J: Changer le théâtre afin de rejoindre un plus grand nombre de gens ?
M: Oui, je suppose. Je ne sais pas encore précisément ce que je veux dire. Le théâtre passif où nous nous asseyons dans l’obscurité, on regarde quelque chose sur scène, va toujours être valable. Il y aura encore des gens qui voudront cela.
Avant l’épidémie, des choses comme les cafés de jeux de société, les escape room et les bars de lancer de haches, semblent démontrer que pour une raison ou une autre, les gens veulent se rassembler de manière plus interactive, au lieu d’être simplement assis et attentif. Nous voulons que ces expériences soient plus profondes et plus énergiques. Je pense donc qu’un modèle pour que le théâtre trouve plus de pertinence est de se réinventer, un peu dans la façon dont il choisit d’inviter le public, de l’impliquer davantage dans l’expérience.
J: C’est aussi le bon moment pour proposer ces nouvelles idées et solutions.

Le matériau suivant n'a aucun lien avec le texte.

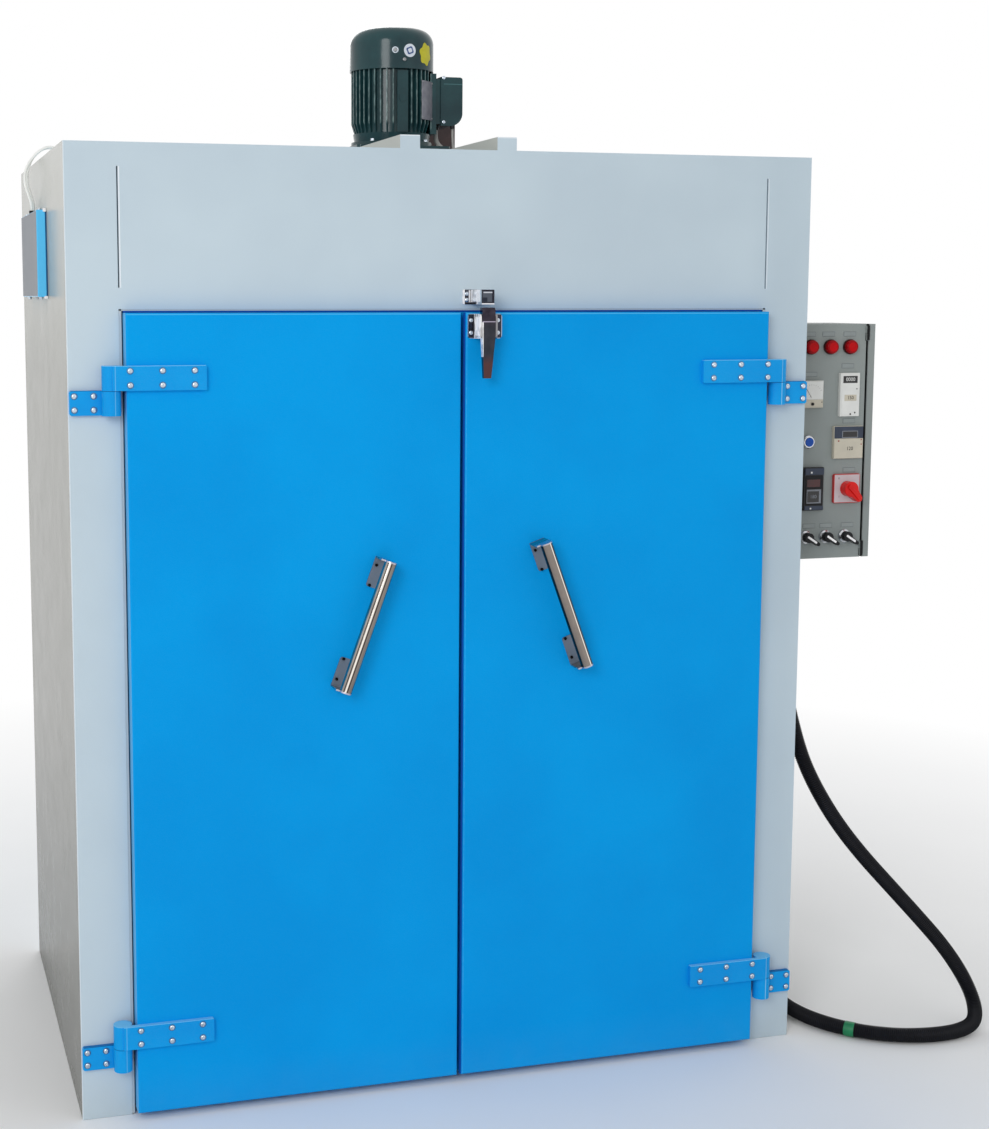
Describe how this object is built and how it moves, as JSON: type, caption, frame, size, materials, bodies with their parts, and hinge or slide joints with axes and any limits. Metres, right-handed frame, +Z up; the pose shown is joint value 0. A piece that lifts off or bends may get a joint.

M: Ouais, tu as raison, c’est sûr. Nous l’avons vu avec l’université. Nous avons eu tout ce temps pour trouver une meilleure façon de faire les choses pour l’automne. Et maintenant, nous ne faisons pas ces cours en ligne comme nous les avons mal pensés l’année dernière. Donc, vous avez tout à fait raison, nous avons tout ce temps pour vraiment comprendre ce que nous attendons de ces choses lorsque nous y reviendrons.